Strategic Value for Executives: The ISSB represents the convergence standard and the future of mandatory disclosure. For executives operating globally, compliance with IFRS S1 and S2 will soon be non-negotiable. Its value lies in providing the long-sought stability and comparability in reporting, allowing organizations to streamline their disclosures while meeting the rigorous demands of institutional investors. Adopting the ISSB framework now is the most effective way to prepare for forthcoming global regulatory shifts and to position the company as a credible and transparent global player.
Conclusion
The convergence of global ESG frameworks marks the end of optional, fragmented sustainability reporting.
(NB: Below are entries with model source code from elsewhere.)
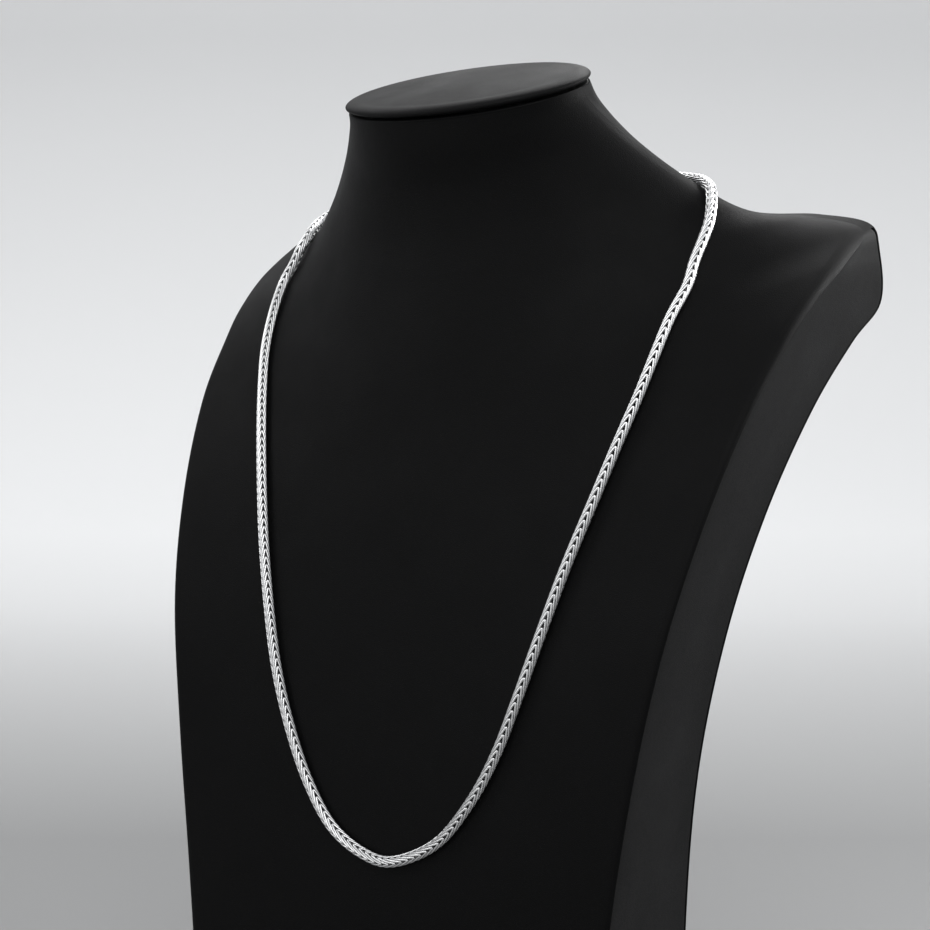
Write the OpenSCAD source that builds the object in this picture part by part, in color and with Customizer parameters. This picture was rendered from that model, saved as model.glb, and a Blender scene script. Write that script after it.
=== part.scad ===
// A woven wheat chain hanging on a plain leatherette neck bust.
// The origin is the centre of the foot's flat underside. The chest faces -Y and +Z is up.

/* [Stand] */
// Height of the neck rim above the foot, at the sides of the neck
stand_h = 295; // [240:1:360]
// Width over the shoulder tips
shoulder_w = 210; // [170:1:250]
// Depth from the chest to the back of the shoulder tips
stand_d = 111; // [95:1:130]
// Width of the foot
foot_w = 140; // [120:1:160]
// Depth of the foot
foot_d = 63; // [50:1:80]

/* [Neck] */
// Width of the neck at its rim
neck_w = 79; // [66:1:90]
// Depth of the neck at its rim, seen from above
neck_d = 47; // [40:1:56]
// How far the middle of the neck stands behind the middle of the foot
neck_back = 13; // [8:1:18]
// Forward tilt of the neck rim, in degrees
neck_tilt = 20.5; // [15:0.5:28]

/* [Neck pad] */
// Thickness of the pad at its rounded edge
pad_edge = 2.3; // [1.8:0.1:4]
// Rise of the pad's dome above its edge
pad_dome = 1.8; // [1.5:0.1:4]
// How far the pad stands out past the neck rim
pad_overhang = 0.9; // [0.4:0.1:2]
// Gap between the pad and the neck rim
pad_gap = 0.3; // [0.1:0.05:0.5]

/* [Side gussets] */
// Width of the rounded lip between the chest and a side gusset, at the shoulder
lip_w = 2.6; // [1.5:0.1:3.5]
// Thickness of a side gusset
gusset_t = 2; // [1:0.1:3]
// How far a gusset's face lies below the lip
gusset_recess = 0.8; // [0.3:0.1:1.5]
// Gap round and behind a gusset
gusset_gap = 0.3; // [0.1:0.05:0.6]

/* [Chain] */
// Width of the woven chain
chain_d = 3.1; // [2.4:0.1:3.6]
// Gap between the chain and the leatherette
chain_gap = 0.3; // [0.2:0.05:0.5]

/* [Clasp] */
// Diameter of the clasp's barrel
clasp_d = 4.2; // [3.8:0.1:5.5]
// Length of the clasp
clasp_l = 16; // [12:0.5:20]
// Length of the collar at each end of the clasp
clasp_collar = 1.5; // [1:0.1:2.5]

/* [Hidden] */

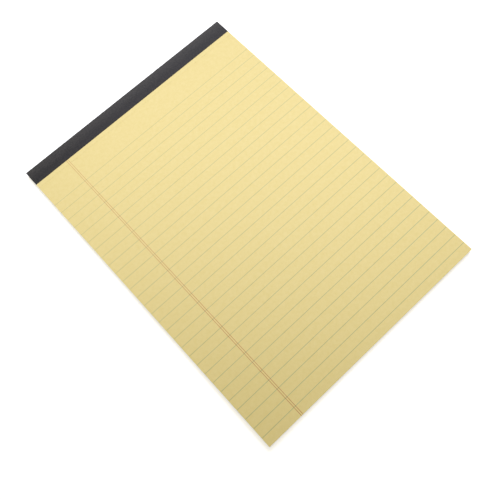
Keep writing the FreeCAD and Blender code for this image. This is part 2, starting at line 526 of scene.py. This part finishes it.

Executives and CSOs must now proactively adapt to this change, viewing the 'Big Five' not as separate compliance burdens, but as interconnected strategic tools. By embracing these frameworks, organizations can enhance the quality and consistency of their disclosures, secure competitive advantage, and ensure they are best positioned to thrive in an increasingly sustainability-focused business environment. Success now depends on integrated thinking and strategic disclosure.